Situated nearby and named after the town of Halle in Belgium, Hallerbos forest is known for its magical carpet of bluebells that bloom every spring, attracting visitors worldwide. Also known as ‘The Blue Forest,’ Hallerbos is the most extensive forest area between the regions of Zenne and Zoniën. Normally blooming around mid-April, Hallerbos is a public forest with three marked hiking trails. This magical forest is well-maintained throughout the year, and is home to various educational events, making it perfect for family visits.
Nestled inside the Forest of Dean, Puzzlewood‘s mysterious moss-shrouded trees and wiggly paths have captivated visitors for decades. Over a mile of stone and log pathways were laid here in the early 19th century, offering a series of charming walks. Perhaps unsurprisingly given its mystical look, Puzzlewood is thought to be the source of inspiration for fantasy writers: J.R.R. Tolkien’s Middle-earth in The Lord of the Rings; as well as J.K. Rowling’s Forbidden Forest in the Harry Potter series.
The Black Forest
Located in Baden-Württemberg in southwest Germany, The Black Forest is the heart of the region’s beauty, with its dense evergreen forests and picturesque surrounding villages. Spanning 6,009 square kilometers, you can explore the forest on foot, bike or ski. The region is home to impressive outdoor activities such as swimming and sailing at Lake Titisee, or traversing Feldberg Mountain on your skis. The forest’s magical landscape has been the setting to some of the Brothers Grimm’s fairy tales.
Sequoia National Park
Opened in September 25, 1890, Sequoia National Park is a sprawling site of 1,635.19 square kilometers, and is home to world famous sequoia trees. Mostly contained in the Sierra Nevada region of California, the sequoia trees are an immense species, measuring an average height of 50–85 meters in height and six to eight meters in width. The forest is also home to General Sherman, one of the largest trees on Earth, with a trail surrounding the site. Make an adventure out of your stay by staying in a mountain lodge or lamp-lit camping park, and enjoy the best of America‘s outdoor activities including hiking, camping, and fishing.
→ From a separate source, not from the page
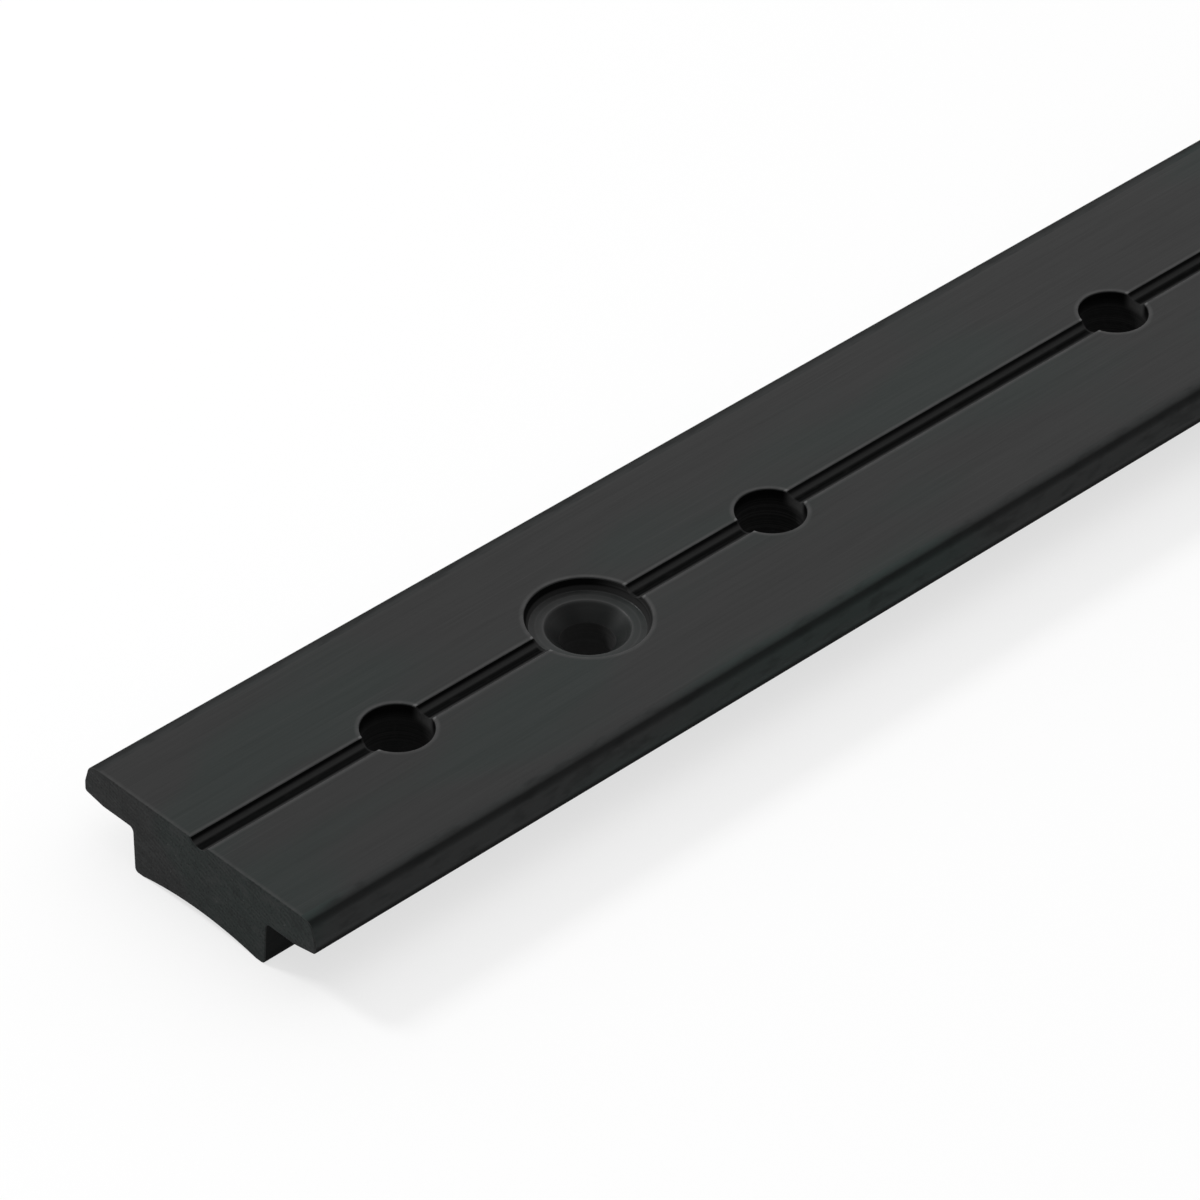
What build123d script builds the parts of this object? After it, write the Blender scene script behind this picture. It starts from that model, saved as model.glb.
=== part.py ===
from build123d import *
import os

os.makedirs("parts", exist_ok=True)

# One straight length of extruded T track for sailing boats, in millimetres.
# +X runs along the track, +Y across it and +Z up. The foot rests on Z = 0.

track_length = 600.0
track_height = 9.0

# Head: the flange that the cars ride on. Above an upright band its sides lean inwards,
# and its underside is bevelled towards the edge.
head_width = 32.0
head_side_band = 1.2
head_side_lean = 0.6
head_edge_thickness = 3.4
head_root_thickness = 3.9
head_bevel_width = 2.6
head_top_radius = 1.0
head_lower_radius = 0.4

# Stem: the narrower foot under the head, slightly tapered downwards and hollowed underneath.
stem_root_width = 18.5
stem_foot_width = 18.1
stem_root_radius = 0.5
stem_foot_radius = 0.5
foot_land_width = 1.2
foot_hollow_depth = 0.8

# Shallow round-bottomed groove along the middle of the head.
groove_width = 2.4
groove_depth = 0.7

# Holes along the groove: fasteners at an even pitch, and a hole for a pin stop a quarter
# of that pitch to each side of every fastener.
fastener_pitch = 100.0
stops_per_fastener = 2
stop_hole_diameter = 7.2

# Fastener hole: a tapered recess with a flat ring, then a countersink and a through hole.
recess_rim_diameter = 12.4
recess_floor_diameter = 11.5
recess_depth = 1.3
countersink_diameter = 8.6
countersink_angle = 90.0
fastener_hole_diameter = 5.5

# Sizes that follow from the ones above.
fastener_count = int(track_length / fastener_pitch)
stop_count = fastener_count * stops_per_fastener
stop_pitch = fastener_pitch / stops_per_fastener
head_half = head_width / 2
head_top_half = head_half - head_side_lean
bevel_start = head_half - head_bevel_width
stem_root_half = stem_root_width / 2
stem_foot_half = stem_foot_width / 2
hollow_half = stem_foot_half - foot_land_width
groove_half = groove_width / 2
groove_floor_z = track_height - groove_depth
head_edge_z = track_height - head_edge_thickness
head_band_z = head_edge_z + head_side_band
head_root_z = track_height - head_root_thickness
recess_floor_z = track_height - recess_depth


def corners(section, y, z):
    """The two corners of the section at height z, one on each side at distance y."""
    return [v for v in section.vertices() if abs(abs(v.X) - y) < 0.01 and abs(v.Y - z) < 0.01]


with BuildPart() as sail_track:
    with BuildSketch(Plane.YZ) as section:
        with BuildLine():
            side = [
                (groove_half, track_height),
                (head_top_half, track_height),
                (head_half, head_band_z),
                (head_half, head_edge_z),
                (bevel_start, head_root_z),
                (stem_root_half, head_root_z),
                (stem_foot_half, 0),
                (hollow_half, 0),
            ]
            Polyline(*side)
            Polyline(*[(-y, z) for y, z in side])
            ThreePointArc(side[0], (0, groove_floor_z), (-groove_half, track_height))
            ThreePointArc(side[-1], (0, foot_hollow_depth), (-hollow_half, 0))
        make_face()
        fillet(corners(section, head_top_half, track_height), head_top_radius)
        fillet(corners(section, head_half, head_edge_z), head_lower_radius)
        fillet(corners(section, stem_root_half, head_root_z), stem_root_radius)
        fillet(corners(section, stem_foot_half, 0), stem_foot_radius)
    extrude(amount=track_length / 2, both=True)

    with GridLocations(stop_pitch, 0, stop_count, 1):
        Hole(stop_hole_diameter / 2)

    with Locations((0, 0, recess_floor_z)):
        with GridLocations(fastener_pitch, 0, fastener_count, 1):
            Cone(
                recess_floor_diameter / 2,
                recess_rim_diameter / 2,
                recess_depth,
                align=(Align.CENTER, Align.CENTER, Align.MIN),
                mode=Mode.SUBTRACT,
            )
            CounterSinkHole(
                fastener_hole_diameter / 2,
                countersink_diameter / 2,
                counter_sink_angle=countersink_angle,
            )

sail_track.part.label = "sail_track"
export_step(sail_track.part, "parts/sail_track.step")
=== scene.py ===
import math

import bmesh
import bpy
from mathutils import Matrix, Vector


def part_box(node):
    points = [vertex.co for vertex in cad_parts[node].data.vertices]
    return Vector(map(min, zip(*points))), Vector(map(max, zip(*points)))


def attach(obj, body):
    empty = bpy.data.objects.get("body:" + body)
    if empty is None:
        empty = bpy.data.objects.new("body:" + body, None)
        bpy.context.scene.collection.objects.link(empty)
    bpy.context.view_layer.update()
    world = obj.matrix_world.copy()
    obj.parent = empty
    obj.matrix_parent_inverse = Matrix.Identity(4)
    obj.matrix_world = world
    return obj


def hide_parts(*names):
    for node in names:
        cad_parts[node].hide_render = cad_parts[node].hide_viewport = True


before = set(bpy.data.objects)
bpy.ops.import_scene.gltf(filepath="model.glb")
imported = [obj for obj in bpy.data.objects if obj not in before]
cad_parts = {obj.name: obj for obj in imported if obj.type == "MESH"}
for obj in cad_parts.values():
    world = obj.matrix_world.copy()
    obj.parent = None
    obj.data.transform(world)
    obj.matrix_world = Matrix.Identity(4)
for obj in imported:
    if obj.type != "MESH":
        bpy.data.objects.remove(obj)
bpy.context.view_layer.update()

MM = 0.001

# Sizes in millimetres. Length, width and height come from the frame.
lowest, highest = (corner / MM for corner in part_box("sail_track"))
track_length = highest.x - lowest.x
track_height = highest.z - lowest.z
head_width = highest.y - lowest.y
head_side_band = 1.2
head_side_lean = 0.6
head_edge_thickness = 3.4
head_root_thickness = 3.9
head_bevel_width = 2.6
head_top_radius = 1.0
head_lower_radius = 0.4
stem_root_width = 18.5
stem_foot_width = 18.1
stem_root_radius = 0.5
stem_foot_radius = 0.5
foot_land_width = 1.2
foot_hollow_depth = 0.8
groove_width = 2.4
groove_depth = 0.7
fastener_pitch = 100.0
stops_per_fastener = 2
stop_hole_diameter = 7.2
recess_rim_diameter = 12.4
recess_floor_diameter = 11.5
recess_depth = 1.3
countersink_diameter = 8.6
countersink_angle = 90.0
fastener_hole_diameter = 5.5

# The top face falls away a little before it reaches the edge's radius.
ease_width = 1.3
ease_drop = 0.17
ease_radius = 9.0

# Broken edges that the solids leave sharp.
soft_edge = 0.3
lip_radius = 0.15
end_break = 0.12
rim_break = 0.16
seat_edge_radius = 0.15
bore_edge_radius = 0.1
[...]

Surrounded by mountains, waist-deep rivers and the forest’s winding pathways, there’s plenty of reasons why you’ll fall in love with Sequoia Park’s natural beauty.
With its snow capped peaks, translucent lakes and multi-colored foliage, Jiuzhaigou Valley nature reserve and national park is picture perfect. Located in the north of Sichuan province in China, this UNESCO World Heritage Site is home to nine Tibetan villages, over 300 species of wildlife, and incredible landscapes, including vast lakes, waterfalls and mountains. One of the park’s highlights is Five Flower Lake, where you can see the criss-crossed trunks of fallen trees through the neon blue water.
Redwood National Park
Redwood, home to Earth’s tallest trees, is a multi-faceted space of prairies, oak woodlands, riverways, as well as diverse wildlife and cultural traditions. This magical forest is ideal for simply walking amongst the trees, and being inspired by the light that falls through the awesome and dwarfing canopy.
The Crooked Forest
Known as Krzywy Las in Polish, the Crooked Forest is a grove of hook-shaped pine trees found outside of Nowe Czarnowo in north-western Poland. This whimsical collection of around 400 trees was planted in the 1930s, and remains a much-visited attraction today. The trees, which are all north-facing with a 90-degree bend at the base, are thought to have been fashioned by mechanical tools, but the true origins of their odd position remain unclear. Embrace the mystery with a walk through one of the world’s more bizarre forests.
Pori National Urban Park
Pori National Urban Park is a man-made park which is incorporated into the city of Pori in Finland. The park is split into three areas: the islets, the town, and the forest. Walking through this green corridor, following the Kokemaenjoki River, it’s easy to forget you’re actually in the middle of a city. The urban park has helped unite the natural and urban landscapes, as well as preserving the series of heritage of buildings which follow the riverbank.
Olympic National Park
Olympic National Park is the place to completely disconnect. Marvel at the region’s glacier-capped peaks, plunging valleys, hot springs and Pacific coastline. You’ll be spoilt for choice as the area hosts several varieties of forests, numerous waterfalls and natural lakes. The Quinault Rainforest, one of the three temperate rainforests found in the Western hemisphere, is one of the park’s most serene spots. Nature fans will be delighted at the species of trees found here, from Hemlock, Douglas Fir and Western Red Cedar trees, to the world’s largest Sitka Spruce tree. The park offers a range of tours to experience the forest in all its glory.
Olmypic National Park, 3002 Mt Angeles Rd, Port Angeles, WA, USA
Jacques-Cartier National Park
A mere 20 minutes from Quebec City, Canada, Jacques-Cartier National Park is ideal for outdoor enthusiasts. This boreal forest is magnificent all year round: from an exceptional range of snow sport activities in winter, to kayaking and hiking against spring’s stunning backdrop. The park also protects the area’s incredible wildlife, including: moose, caribou, white-tailed deer, gray wolves, red foxes, the Canada lynx, as well as the black bear.